Impellitteri, who rose through New York’s partisan political ranks with an independence unusual in those days, was elected City Council president in 1945 and reelected in 1949.
He became acting mayor after Mayor William O’Dwyer resigned in 1950 amid a corruption scandal to accept President Harry S. Truman’s appointment as ambassador to Mexico.
In a special election to fill the remaining three years of O’Dwyer’s term, from 1950 to 1953, Impellitteri failed to win the nomination of the Tammany Hall-controlled Democratic Party but ran as an independent on what he called the Experience Ticket.
Beat Machine Candidate
With the assistance of the powerful Robert Moses, Impellitteri won without the Democratic machine, receiving 1,240,351 votes to 937,060 for Judge Ferdinand Pecora, candidate of the Democratic and Liberal parties, 382,795 for Republican Edward Corsi and 149,182 for Paul Ross.
In 1953, Impellitteri--who relied heavily on Moses’ ideas about city spending and construction--sought reelection but lost in the Democratic primary to Manhattan Borough President Robert Wagner.

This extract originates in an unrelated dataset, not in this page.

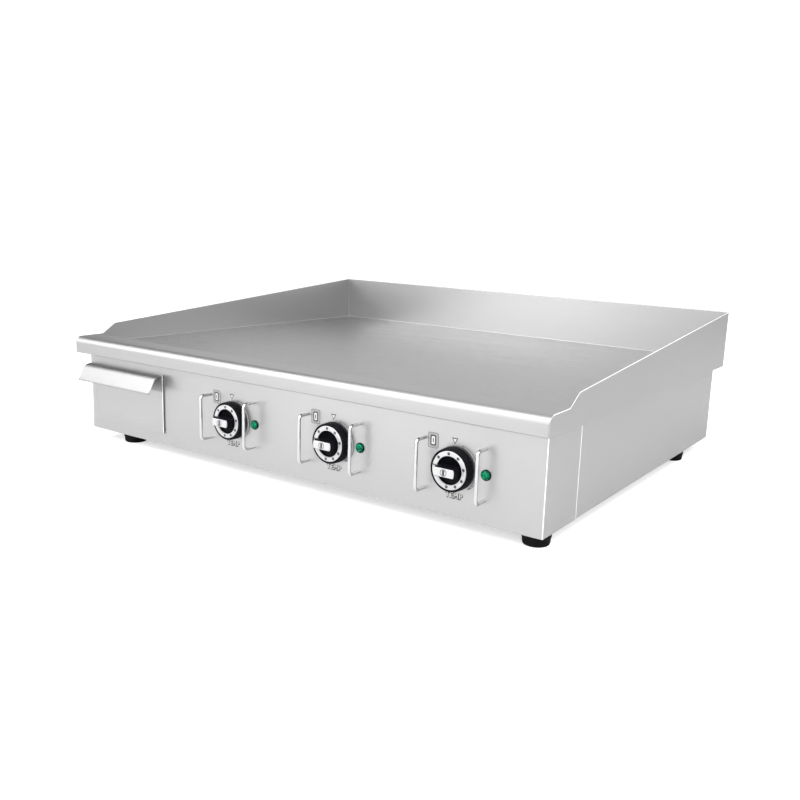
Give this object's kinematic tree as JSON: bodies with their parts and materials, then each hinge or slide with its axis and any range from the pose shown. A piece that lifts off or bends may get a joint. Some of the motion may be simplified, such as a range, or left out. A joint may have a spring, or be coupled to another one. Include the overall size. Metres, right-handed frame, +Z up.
{
  "type": "electric griddle",
  "caption": "Countertop electric griddle: flat steel plate with splash guards on three sides, front grease trough, drip drawer, turning thermostat knobs between wire guards, short rubber feet.",
  "frame": {"origin": "on the table, under the middle of the object's bounding box", "axes": "+X to the right along the front, +Y from the front to the back, +Z up"},
  "size_m": [0.92, 0.765, 0.26],
  "materials": {
    "brushed_steel": "brushed stainless sheet, satin",
    "polished_steel": "finely brushed stainless sheet, brighter than the body",
    "ground_plate_steel": "ground flat steel, soft sheen",
    "chrome": "bright plated",
    "tube_and_spindle_steel": "plain drawn metal",
    "element_sheath": "heat-darkened tube",
    "black_phenolic": "satin black moulding",
    "green_lens": "clear green lens",
    "black_rubber": "matt black rubber",
    "ceramic_fibre": "soft white blanket",
    "grey_plastic": "matt grey moulding"
  },
  "bodies": {
    "body": {"base_plate": "brushed_steel", "cable_gland": "grey_plastic", "capillary_bulb_1": "tube_and_spindle_steel", "capillary_bulb_2": "tube_and_spindle_steel", "capillary_bulb_3": "tube_and_spindle_steel", "drain_spout": "brushed_steel", "drawer_runner_left": "brushed_steel", "drawer_runner_right": "brushed_steel", "foot_front_left": "black_rubber", "foot_front_right": "black_rubber", "foot_rear_left": "black_rubber", "foot_rear_right": "black_rubber", "front_nosing": "polished_steel", "front_panel": "brushed_steel", "grease_trough": "brushed_steel", "griddle_plate": "ground_plate_steel", "heat_shield_tray": "brushed_steel", "heating_element_1": "element_sheath", "heating_element_2": "element_sheath", "heating_element_3": "element_sheath", "insulation_blanket": "ceramic_fibre", "knob_guard_1_left": "chrome", "knob_guard_1_right": "chrome", "knob_guard_2_left": "chrome", "knob_guard_2_right": "chrome", "knob_guard_3_left": "chrome", "knob_guard_3_right": "chrome", "pilot_lamp_body_1": "grey_plastic", "pilot_lamp_body_2": "grey_plastic", "pilot_lamp_body_3": "grey_plastic", "pilot_lens_1": "green_lens", "pilot_lens_2": "green_lens", "pilot_lens_3": "green_lens", "rear_panel": "brushed_steel", "side_panel_left": "brushed_steel", "side_panel_right": "brushed_steel", "splash_guard_left": "brushed_steel", "splash_guard_rear": "brushed_steel", "splash_guard_right": "brushed_steel", "support_frame": "brushed_steel", "terminal_block": "grey_plastic", "thermostat_1": "grey_plastic", "thermostat_2": "grey_plastic", "thermostat_3": "grey_plastic"},
    "knob_1": {"knob_1_dial": "black_phenolic", "knob_1_ring": "chrome", "knob_1_cap": "chrome", "knob_1_spindle": "tube_and_spindle_steel"},
    "knob_2": {"knob_2_dial": "black_phenolic", "knob_2_ring": "chrome", "knob_2_cap": "chrome", "knob_2_spindle": "tube_and_spindle_steel"},
    "knob_3": {"knob_3_dial": "black_phenolic", "knob_3_ring": "chrome", "knob_3_cap": "chrome", "knob_3_spindle": "tube_and_spindle_steel"},
    "drip_drawer": {"drawer_front": "brushed_steel", "drawer_tray": "brushed_steel", "drawer_handle": "polished_steel"}
  },
  "joints": [
    {"name": "knob_1_turn", "type": "hinge", "parent": "body", "child": "knob_1", "pos_m": [-0.0955, -0.3505, 0.088], "axis": [0, 1, 0], "range_deg": [0, 270]},
    {"name": "knob_2_turn", "type": "hinge", "parent": "body", "child": "knob_2", "pos_m": [0.1105, -0.3505, 0.088], "axis": [0, 1, 0], "range_deg": [0, 270]},
    {"name": "knob_3_turn", "type": "hinge", "parent": "body", "child": "knob_3", "pos_m": [0.3165, -0.3505, 0.088], "axis": [0, 1, 0], "range_deg": [0, 270]},
    {"name": "drip_drawer_slide", "type": "slide", "parent": "body", "child": "drip_drawer", "axis": [0, -1, 0], "range_m": [0, 0.3]}
  ]
}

Impellitteri again tried to mount an independent candidacy but was ruled off the ballot when a court found that he had filed fewer than the required number of signatures on his nomination petition.

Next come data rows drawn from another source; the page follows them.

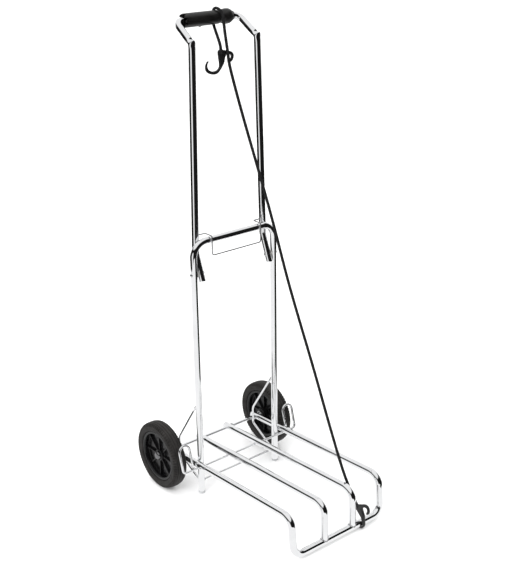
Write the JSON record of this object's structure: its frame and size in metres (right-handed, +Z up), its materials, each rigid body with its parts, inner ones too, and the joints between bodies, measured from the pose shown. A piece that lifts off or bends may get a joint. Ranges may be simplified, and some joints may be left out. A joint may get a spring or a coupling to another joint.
{
  "type": "folding beach cart",
  "caption": "Upright folding beach cart with chromed tube frame, rear wheels, fold-up tube platform, fold-down handle with black grip and an elastic cord with hooks.",
  "frame": {"origin": "centre of the footprint, on the floor; the elastic cord and its hooks are left out of the footprint", "axes": "+Z up, X across the cart, -Y towards the front (the platform and its front bar), +Y towards the wheels"},
  "size_m": [0.328, 0.5024, 1.0125],
  "materials": {
    "chrome": "bright chrome plate",
    "zinc_steel": "satin zinc plate",
    "tyre_rubber": "matt, moulded tread",
    "black_plastic": "fine satin moulding",
    "grip_plastic": "satin, soft sheen",
    "hook_plastic": "satin moulding",
    "elastic_cord": "braided, matt",
    "grey_plastic": "plain moulding",
    "white_nylon": "plain moulding"
  },
  "bodies": {
    "frame": {"frame_tube": "chrome", "foot_plug_left": "grey_plastic", "foot_plug_right": "grey_plastic", "guard_rod": "chrome", "lower_rod": "chrome", "axle_bracket_left": "chrome", "axle_bracket_right": "chrome", "axle": "zinc_steel", "axle_cap_left": "chrome", "axle_cap_right": "chrome", "wheel_washer_left": "zinc_steel", "wheel_washer_right": "zinc_steel", "axle_clip_inner_left": "zinc_steel", "axle_clip_inner_right": "zinc_steel", "axle_clip_outer_left": "zinc_steel", "axle_clip_outer_right": "zinc_steel", "pivot_rivet_left": "zinc_steel", "pivot_rivet_right": "zinc_steel", "pivot_spacer_left": "white_nylon", "pivot_spacer_right": "white_nylon"},
    "platform": {"platform_outer_tube": "chrome", "platform_inner_tube_left": "chrome", "platform_inner_tube_right": "chrome", "hook_lower": "hook_plastic"},
    "handle": {"handle_tube": "chrome", "grip": "grip_plastic", "cord": "elastic_cord", "hook_upper": "hook_plastic"},
    "lock_bail": {"lock_bail": "chrome"},
    "wheel_left": {"tyre_left": "tyre_rubber", "rim_left": "black_plastic", "hub_bush_left": "white_nylon"},
    "wheel_right": {"tyre_right": "tyre_rubber", "rim_right": "black_plastic", "hub_bush_right": "white_nylon"}
  },
  "joints": [
    {"name": "wheel_spin_left", "type": "hinge", "parent": "frame", "child": "wheel_left", "pos_m": [-0.148, 0.16705, 0.075], "axis": [1, 0, 0], "continuous": true},
    {"name": "wheel_spin_right", "type": "hinge", "parent": "frame", "child": "wheel_right", "pos_m": [0.148, 0.16705, 0.075], "axis": [1, 0, 0], "continuous": true},
    {"name": "platform_fold", "type": "hinge", "parent": "frame", "child": "platform", "pos_m": [0, 0.16705, 0.075], "axis": [-1, 0, 0], "range_deg": [0, 83]},
    {"name": "handle_fold", "type": "hinge", "parent": "frame", "child": "handle", "pos_m": [0, 0.08405, 0.5044], "axis": [-1, 0, 0], "range_deg": [0, 162], "deforming": ["cord"]},
    {"name": "lock_bail_swing", "type": "hinge", "parent": "handle", "child": "lock_bail", "pos_m": [0, 0.09865, 0.58], "axis": [-1, 0, 0], "range_deg": [0, 180]}
  ]
}
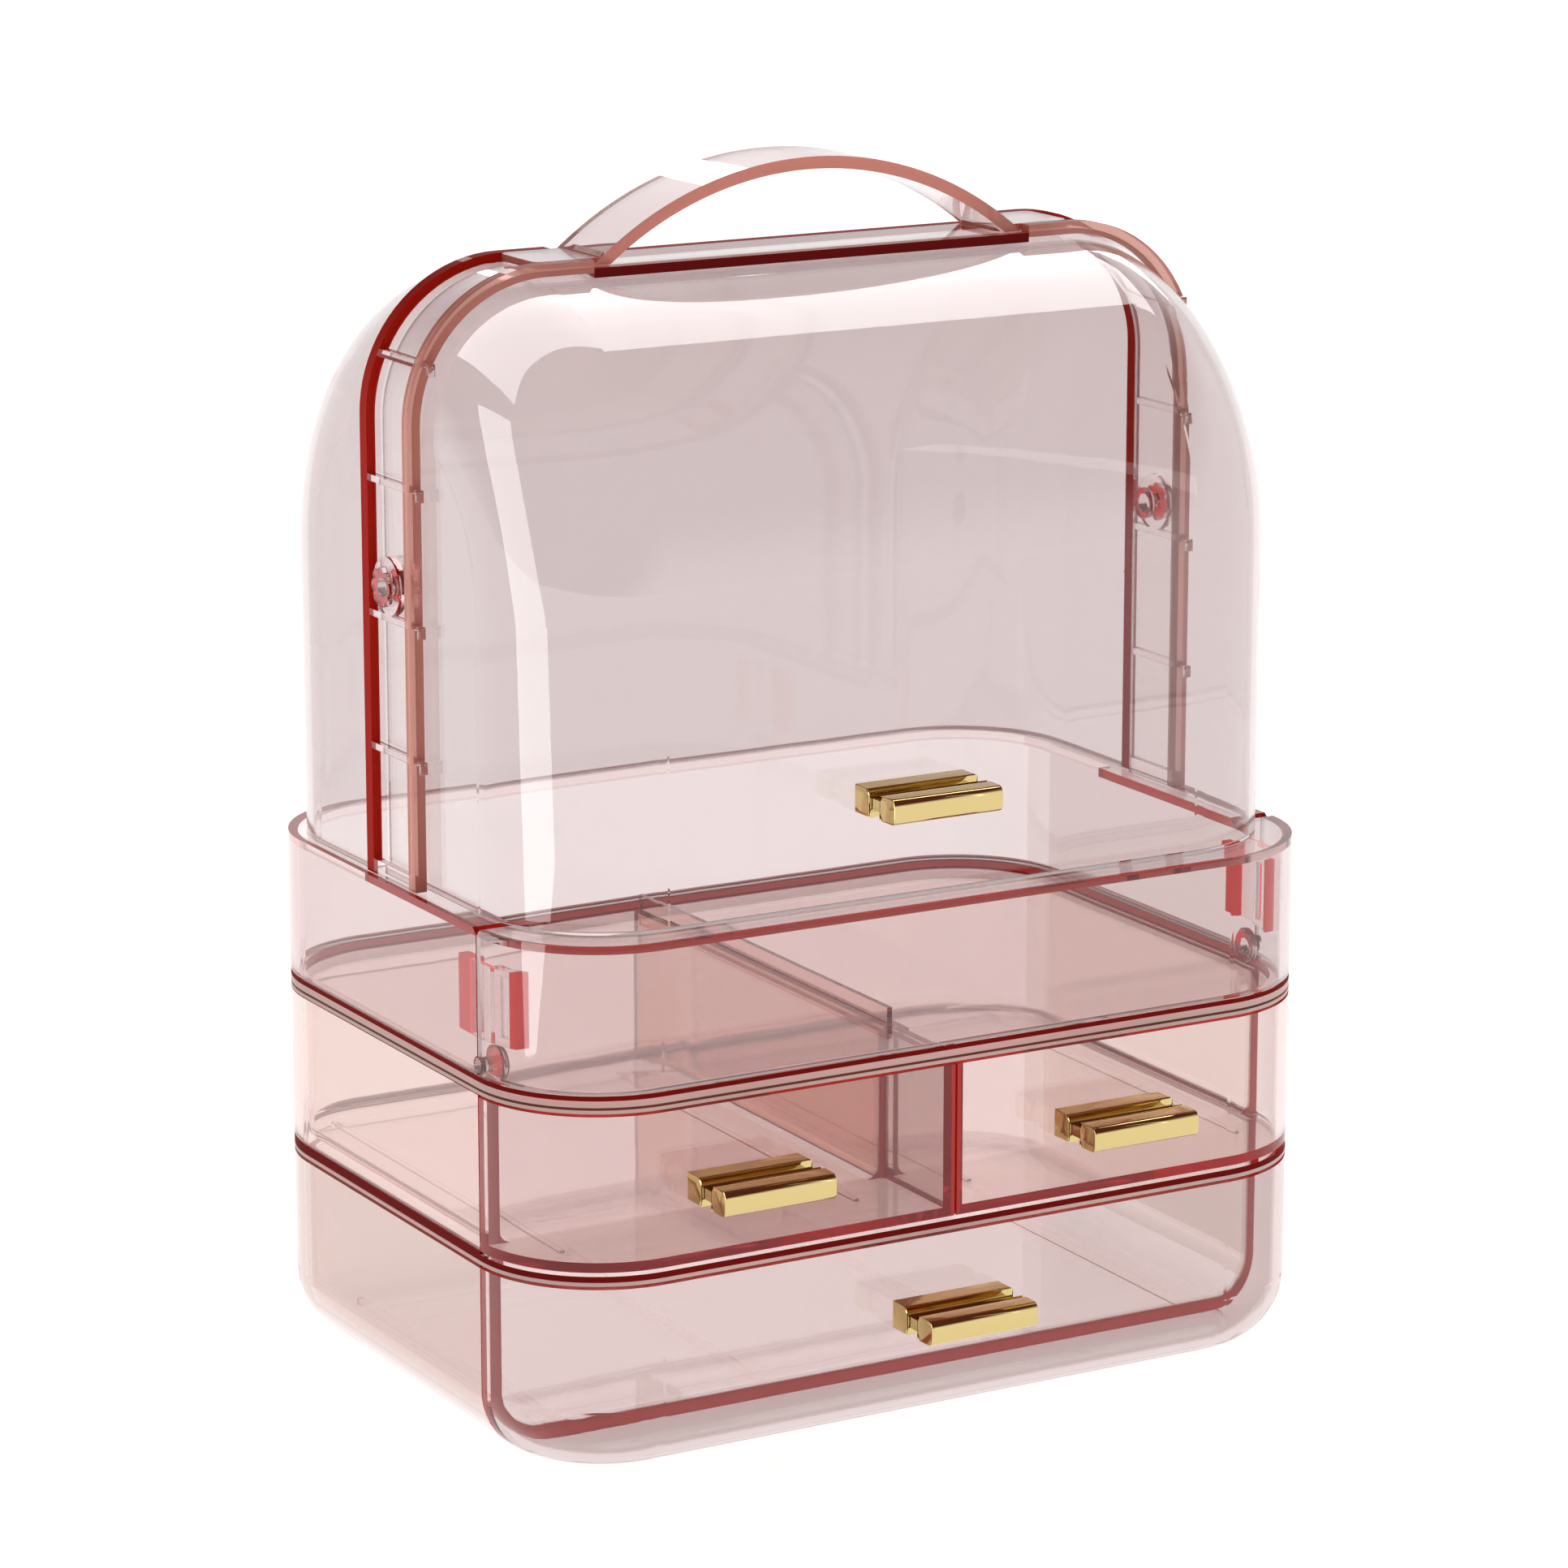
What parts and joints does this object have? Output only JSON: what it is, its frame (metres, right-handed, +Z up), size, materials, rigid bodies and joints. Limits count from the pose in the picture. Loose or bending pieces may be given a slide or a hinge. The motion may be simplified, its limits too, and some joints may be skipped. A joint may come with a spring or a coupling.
{
  "type": "dustproof makeup organizer",
  "caption": "Clear rose-tinted cosmetics organizer with small drawers under an open tray, a lifting domed cover and a bowed carry handle.",
  "frame": {"origin": "centre of the underside, on the surface the organizer stands on", "axes": "+Z up, -Y towards the drawer fronts, +X to the right seen from the front"},
  "size_m": [0.28, 0.2248, 0.3765],
  "materials": {
    "rose_plastic": "clear tinted gloss",
    "clear_plastic": "clear gloss",
    "gold_metal": "polished gold plate"
  },
  "bodies": {
    "body": {"base_case": "rose_plastic", "middle_shelf": "rose_plastic", "upper_case": "rose_plastic", "drawer_divider": "rose_plastic", "top_deck": "rose_plastic", "tray_shell": "rose_plastic", "front_guard": "clear_plastic", "guard_clip_left": "clear_plastic", "guard_clip_right": "clear_plastic", "guard_pin_left": "clear_plastic", "guard_pin_right": "clear_plastic", "arch_frame": "rose_plastic", "carry_handle": "rose_plastic", "rear_cover": "clear_plastic", "pivot_pin_left": "clear_plastic", "pivot_pin_right": "clear_plastic"},
    "cover": {"front_cover": "clear_plastic", "pull_cover": "gold_metal"},
    "lower_tray": {"lower_drawer": "rose_plastic", "pull_lower": "gold_metal"},
    "upper_left_tray": {"upper_left_drawer": "rose_plastic", "pull_upper_left": "gold_metal"},
    "upper_right_tray": {"upper_right_drawer": "rose_plastic", "pull_upper_right": "gold_metal"}
  },
  "joints": [
    {"name": "cover_hinge", "type": "hinge", "parent": "body", "child": "cover", "pos_m": [0, 0, 0.2556], "axis": [-1, 0, 0], "range_deg": [0, 80]},
    {"name": "lower_drawer_slide", "type": "slide", "parent": "body", "child": "lower_tray", "axis": [0, -1, 0], "range_m": [0, 0.12]},
    {"name": "upper_left_drawer_slide", "type": "slide", "parent": "body", "child": "upper_left_tray", "axis": [0, -1, 0], "range_m": [0, 0.12]},
    {"name": "upper_right_drawer_slide", "type": "slide", "parent": "body", "child": "upper_right_tray", "axis": [0, -1, 0], "range_m": [0, 0.12]}
  ]
}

In 1954, Mayor Wagner named Impellitteri as a Special Sessions judge. He later became a Criminal Court judge, and retired in 1965.
Impellitteri and his family immigrated to the United States from Sicily and lived on Manhattan’s Lower East Side. Impellitteri served as a radio operator on a destroyer in World War I, and later put himself through Fordham Law School by working nights at a Broadway hotel.